▸ Your objective: Extract, unchanged, every line from the top of the material below through the line with "from build123d import *", and no more.

▸ Given material:
----
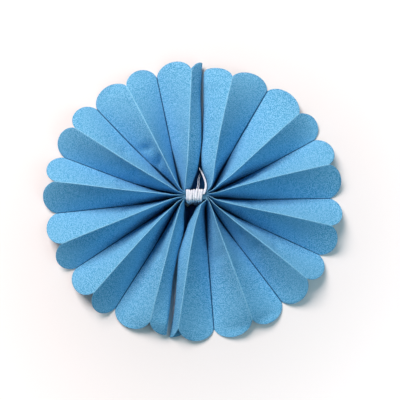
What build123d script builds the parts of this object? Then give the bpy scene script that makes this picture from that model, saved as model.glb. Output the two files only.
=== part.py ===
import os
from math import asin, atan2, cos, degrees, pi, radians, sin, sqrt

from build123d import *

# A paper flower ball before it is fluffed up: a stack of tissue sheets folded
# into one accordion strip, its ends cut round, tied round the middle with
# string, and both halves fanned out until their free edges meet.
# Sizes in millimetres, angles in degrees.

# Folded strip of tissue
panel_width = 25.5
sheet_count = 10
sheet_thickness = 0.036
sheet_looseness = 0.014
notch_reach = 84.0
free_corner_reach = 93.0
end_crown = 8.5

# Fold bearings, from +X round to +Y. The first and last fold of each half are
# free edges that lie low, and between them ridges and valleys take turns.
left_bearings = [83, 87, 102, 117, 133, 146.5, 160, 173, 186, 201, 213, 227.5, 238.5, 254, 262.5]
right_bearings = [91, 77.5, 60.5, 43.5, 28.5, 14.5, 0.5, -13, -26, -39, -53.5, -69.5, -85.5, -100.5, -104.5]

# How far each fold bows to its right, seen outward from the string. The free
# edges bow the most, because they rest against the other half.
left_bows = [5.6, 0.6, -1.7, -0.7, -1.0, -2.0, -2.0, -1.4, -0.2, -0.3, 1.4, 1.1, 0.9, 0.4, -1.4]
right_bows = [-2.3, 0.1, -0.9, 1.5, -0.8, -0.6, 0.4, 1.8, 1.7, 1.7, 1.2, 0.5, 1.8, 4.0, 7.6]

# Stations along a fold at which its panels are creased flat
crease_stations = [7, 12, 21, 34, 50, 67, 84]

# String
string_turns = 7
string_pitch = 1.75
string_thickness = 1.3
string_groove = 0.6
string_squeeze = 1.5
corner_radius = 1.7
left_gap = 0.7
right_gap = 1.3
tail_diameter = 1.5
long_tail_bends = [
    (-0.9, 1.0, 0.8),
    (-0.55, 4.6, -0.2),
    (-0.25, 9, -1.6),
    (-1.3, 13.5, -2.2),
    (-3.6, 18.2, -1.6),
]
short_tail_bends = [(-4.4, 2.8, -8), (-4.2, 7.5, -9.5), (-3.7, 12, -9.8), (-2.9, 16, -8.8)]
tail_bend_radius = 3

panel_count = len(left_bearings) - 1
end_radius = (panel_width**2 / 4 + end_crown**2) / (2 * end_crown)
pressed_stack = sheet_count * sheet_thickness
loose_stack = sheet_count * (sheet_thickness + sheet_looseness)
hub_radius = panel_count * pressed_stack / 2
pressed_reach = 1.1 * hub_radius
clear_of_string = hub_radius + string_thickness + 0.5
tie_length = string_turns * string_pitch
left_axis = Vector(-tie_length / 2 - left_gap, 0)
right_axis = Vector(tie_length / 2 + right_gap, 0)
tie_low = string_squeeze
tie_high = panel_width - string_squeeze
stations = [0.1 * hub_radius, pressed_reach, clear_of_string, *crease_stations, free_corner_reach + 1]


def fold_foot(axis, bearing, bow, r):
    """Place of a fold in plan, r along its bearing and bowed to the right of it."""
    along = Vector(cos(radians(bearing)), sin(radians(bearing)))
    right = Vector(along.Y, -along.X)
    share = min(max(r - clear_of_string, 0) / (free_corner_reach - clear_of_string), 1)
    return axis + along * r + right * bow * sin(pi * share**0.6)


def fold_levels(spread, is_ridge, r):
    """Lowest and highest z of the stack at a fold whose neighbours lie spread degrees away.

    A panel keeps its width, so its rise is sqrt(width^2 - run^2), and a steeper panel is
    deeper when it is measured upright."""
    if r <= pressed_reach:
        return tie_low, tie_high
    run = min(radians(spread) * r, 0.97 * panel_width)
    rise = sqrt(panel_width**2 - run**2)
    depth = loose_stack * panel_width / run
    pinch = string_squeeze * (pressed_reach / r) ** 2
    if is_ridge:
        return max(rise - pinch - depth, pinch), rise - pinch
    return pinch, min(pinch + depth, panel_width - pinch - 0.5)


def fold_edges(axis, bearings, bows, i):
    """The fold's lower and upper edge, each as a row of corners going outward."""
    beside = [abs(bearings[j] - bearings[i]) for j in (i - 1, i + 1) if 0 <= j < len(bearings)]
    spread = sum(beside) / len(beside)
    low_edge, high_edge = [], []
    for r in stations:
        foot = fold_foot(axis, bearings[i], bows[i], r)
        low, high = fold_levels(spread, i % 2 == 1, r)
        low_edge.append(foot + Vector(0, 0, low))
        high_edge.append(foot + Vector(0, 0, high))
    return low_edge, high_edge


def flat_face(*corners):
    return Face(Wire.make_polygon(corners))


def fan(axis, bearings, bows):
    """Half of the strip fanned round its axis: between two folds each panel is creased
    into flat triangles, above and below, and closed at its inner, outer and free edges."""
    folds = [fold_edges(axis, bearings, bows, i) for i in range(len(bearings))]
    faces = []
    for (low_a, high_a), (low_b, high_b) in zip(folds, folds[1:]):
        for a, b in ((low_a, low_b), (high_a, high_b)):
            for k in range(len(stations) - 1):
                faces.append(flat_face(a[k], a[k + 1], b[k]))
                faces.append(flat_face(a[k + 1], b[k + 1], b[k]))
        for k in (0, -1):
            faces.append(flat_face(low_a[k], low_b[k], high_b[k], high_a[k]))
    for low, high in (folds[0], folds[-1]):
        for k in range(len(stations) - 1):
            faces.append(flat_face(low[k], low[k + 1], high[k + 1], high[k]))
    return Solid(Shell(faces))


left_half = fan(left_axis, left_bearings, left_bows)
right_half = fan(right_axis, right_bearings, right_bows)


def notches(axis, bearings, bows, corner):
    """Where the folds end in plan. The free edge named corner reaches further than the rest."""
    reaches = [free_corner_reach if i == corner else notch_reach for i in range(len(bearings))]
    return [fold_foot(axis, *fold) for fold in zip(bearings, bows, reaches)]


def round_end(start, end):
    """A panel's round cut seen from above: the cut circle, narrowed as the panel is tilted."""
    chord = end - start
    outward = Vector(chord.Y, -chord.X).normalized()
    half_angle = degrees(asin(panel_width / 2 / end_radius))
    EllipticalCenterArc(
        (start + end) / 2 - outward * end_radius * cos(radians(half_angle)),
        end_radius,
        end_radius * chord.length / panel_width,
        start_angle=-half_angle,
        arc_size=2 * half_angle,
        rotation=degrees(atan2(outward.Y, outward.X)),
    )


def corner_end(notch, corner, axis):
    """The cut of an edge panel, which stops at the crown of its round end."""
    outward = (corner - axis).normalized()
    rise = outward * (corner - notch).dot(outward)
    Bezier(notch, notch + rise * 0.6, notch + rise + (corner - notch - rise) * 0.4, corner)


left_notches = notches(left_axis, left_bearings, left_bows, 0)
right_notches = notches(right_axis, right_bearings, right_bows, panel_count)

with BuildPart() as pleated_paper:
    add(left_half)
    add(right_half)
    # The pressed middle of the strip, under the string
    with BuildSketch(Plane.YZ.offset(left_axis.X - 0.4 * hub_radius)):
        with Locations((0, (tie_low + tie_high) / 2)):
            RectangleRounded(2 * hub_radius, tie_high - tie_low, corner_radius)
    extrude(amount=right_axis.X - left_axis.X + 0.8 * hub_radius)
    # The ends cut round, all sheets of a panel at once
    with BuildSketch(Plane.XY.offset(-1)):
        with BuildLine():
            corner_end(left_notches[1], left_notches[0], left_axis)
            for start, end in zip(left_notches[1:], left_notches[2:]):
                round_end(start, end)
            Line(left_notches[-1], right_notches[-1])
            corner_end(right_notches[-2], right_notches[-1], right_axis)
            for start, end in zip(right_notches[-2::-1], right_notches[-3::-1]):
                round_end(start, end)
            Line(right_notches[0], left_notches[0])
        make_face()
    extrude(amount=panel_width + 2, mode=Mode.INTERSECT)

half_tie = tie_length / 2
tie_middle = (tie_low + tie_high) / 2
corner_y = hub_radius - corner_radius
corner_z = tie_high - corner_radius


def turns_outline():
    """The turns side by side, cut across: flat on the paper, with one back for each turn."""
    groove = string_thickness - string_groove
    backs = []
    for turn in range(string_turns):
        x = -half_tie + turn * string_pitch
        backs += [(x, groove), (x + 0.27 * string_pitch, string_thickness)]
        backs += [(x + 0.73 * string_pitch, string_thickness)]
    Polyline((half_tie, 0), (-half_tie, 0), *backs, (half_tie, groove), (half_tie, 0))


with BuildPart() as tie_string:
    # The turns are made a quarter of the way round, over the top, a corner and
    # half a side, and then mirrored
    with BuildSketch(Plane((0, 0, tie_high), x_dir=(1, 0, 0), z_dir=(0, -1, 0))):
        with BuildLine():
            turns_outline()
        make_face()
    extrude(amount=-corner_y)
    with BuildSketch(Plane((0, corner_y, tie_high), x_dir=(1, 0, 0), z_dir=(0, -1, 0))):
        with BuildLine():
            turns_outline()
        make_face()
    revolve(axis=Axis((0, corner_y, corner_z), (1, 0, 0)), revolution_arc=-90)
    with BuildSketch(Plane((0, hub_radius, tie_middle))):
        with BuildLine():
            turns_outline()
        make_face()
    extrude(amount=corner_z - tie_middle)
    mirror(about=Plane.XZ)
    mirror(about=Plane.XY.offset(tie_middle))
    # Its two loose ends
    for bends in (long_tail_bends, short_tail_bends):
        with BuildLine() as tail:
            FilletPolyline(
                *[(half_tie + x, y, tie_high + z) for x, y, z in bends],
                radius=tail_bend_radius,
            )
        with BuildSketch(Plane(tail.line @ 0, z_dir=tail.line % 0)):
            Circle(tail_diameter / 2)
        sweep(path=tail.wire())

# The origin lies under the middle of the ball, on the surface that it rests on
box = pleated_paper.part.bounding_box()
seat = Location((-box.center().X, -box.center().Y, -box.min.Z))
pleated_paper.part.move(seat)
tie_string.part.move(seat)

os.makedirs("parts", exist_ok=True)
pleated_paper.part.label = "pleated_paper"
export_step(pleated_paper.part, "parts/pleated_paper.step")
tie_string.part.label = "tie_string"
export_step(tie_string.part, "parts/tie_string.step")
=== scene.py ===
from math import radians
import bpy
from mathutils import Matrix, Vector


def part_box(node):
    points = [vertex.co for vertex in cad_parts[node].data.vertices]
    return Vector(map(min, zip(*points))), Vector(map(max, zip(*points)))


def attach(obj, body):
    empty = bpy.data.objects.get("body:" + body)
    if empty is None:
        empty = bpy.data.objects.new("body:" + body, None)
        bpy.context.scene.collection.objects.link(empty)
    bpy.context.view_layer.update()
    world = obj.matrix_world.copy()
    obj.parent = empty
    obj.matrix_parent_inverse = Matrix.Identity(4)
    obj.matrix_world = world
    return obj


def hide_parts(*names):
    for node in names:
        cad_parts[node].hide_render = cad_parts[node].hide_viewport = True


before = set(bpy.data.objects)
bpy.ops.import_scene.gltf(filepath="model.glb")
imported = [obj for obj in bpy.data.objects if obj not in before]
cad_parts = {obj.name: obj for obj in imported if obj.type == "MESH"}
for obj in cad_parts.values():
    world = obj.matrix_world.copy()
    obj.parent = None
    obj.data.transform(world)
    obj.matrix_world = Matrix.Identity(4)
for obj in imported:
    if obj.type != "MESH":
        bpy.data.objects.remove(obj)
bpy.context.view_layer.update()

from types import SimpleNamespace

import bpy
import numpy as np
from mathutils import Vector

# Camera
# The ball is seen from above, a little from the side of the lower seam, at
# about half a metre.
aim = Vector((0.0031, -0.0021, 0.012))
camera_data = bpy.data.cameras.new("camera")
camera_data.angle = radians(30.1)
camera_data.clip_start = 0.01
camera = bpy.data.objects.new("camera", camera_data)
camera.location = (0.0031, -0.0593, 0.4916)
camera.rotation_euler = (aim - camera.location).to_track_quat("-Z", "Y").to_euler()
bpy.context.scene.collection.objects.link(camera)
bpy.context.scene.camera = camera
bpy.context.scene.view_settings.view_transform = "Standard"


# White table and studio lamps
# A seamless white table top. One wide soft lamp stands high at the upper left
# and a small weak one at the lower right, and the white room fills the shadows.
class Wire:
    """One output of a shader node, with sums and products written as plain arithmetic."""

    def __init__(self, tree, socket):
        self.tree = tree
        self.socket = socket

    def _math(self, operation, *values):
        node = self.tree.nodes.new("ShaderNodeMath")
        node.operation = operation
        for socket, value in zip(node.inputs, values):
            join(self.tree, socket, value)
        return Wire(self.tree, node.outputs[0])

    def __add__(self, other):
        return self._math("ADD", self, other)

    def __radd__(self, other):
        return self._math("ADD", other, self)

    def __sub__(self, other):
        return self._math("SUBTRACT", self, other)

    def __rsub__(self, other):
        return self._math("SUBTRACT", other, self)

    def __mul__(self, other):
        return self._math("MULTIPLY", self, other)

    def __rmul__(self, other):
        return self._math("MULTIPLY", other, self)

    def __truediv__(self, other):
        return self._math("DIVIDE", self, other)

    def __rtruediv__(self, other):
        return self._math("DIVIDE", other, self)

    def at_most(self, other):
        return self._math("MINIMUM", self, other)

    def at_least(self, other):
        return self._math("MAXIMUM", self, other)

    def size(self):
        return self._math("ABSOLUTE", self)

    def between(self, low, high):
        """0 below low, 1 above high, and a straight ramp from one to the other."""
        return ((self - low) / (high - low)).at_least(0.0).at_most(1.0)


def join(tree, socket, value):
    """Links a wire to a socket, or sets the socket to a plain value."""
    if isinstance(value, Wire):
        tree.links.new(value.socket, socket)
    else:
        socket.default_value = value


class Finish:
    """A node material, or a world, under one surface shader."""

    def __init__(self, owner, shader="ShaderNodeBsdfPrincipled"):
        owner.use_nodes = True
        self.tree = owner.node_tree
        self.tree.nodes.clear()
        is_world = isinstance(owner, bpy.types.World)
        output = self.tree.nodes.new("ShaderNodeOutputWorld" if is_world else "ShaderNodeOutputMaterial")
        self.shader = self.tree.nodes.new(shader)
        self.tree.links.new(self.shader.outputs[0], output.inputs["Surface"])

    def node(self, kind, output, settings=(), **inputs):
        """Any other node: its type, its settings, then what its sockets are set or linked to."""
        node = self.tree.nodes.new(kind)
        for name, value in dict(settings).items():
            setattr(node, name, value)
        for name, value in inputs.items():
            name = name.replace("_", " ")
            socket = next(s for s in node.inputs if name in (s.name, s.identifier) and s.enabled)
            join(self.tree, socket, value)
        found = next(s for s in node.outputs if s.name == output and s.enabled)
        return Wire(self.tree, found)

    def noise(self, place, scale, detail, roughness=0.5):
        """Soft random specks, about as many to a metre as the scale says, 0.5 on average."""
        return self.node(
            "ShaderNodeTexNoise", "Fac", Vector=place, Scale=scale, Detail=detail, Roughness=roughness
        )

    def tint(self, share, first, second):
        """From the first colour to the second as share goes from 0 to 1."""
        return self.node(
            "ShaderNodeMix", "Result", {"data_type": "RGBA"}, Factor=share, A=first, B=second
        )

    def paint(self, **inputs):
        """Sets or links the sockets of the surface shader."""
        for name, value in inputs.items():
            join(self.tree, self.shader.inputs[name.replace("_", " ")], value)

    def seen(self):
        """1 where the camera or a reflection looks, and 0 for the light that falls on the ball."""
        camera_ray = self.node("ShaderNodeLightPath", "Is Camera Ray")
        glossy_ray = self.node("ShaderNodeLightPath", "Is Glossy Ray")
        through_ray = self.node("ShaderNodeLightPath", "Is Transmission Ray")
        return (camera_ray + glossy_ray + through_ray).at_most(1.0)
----
▸ Task output:
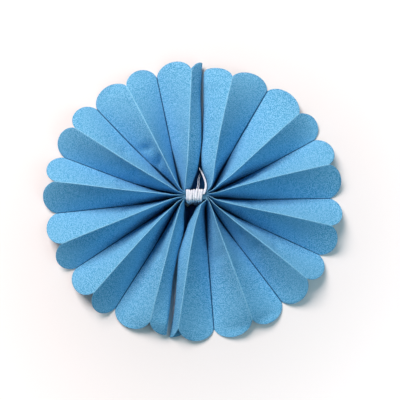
What build123d script builds the parts of this object? Then give the bpy scene script that makes this picture from that model, saved as model.glb. Output the two files only.
=== part.py ===
import os
from math import asin, atan2, cos, degrees, pi, radians, sin, sqrt

from build123d import *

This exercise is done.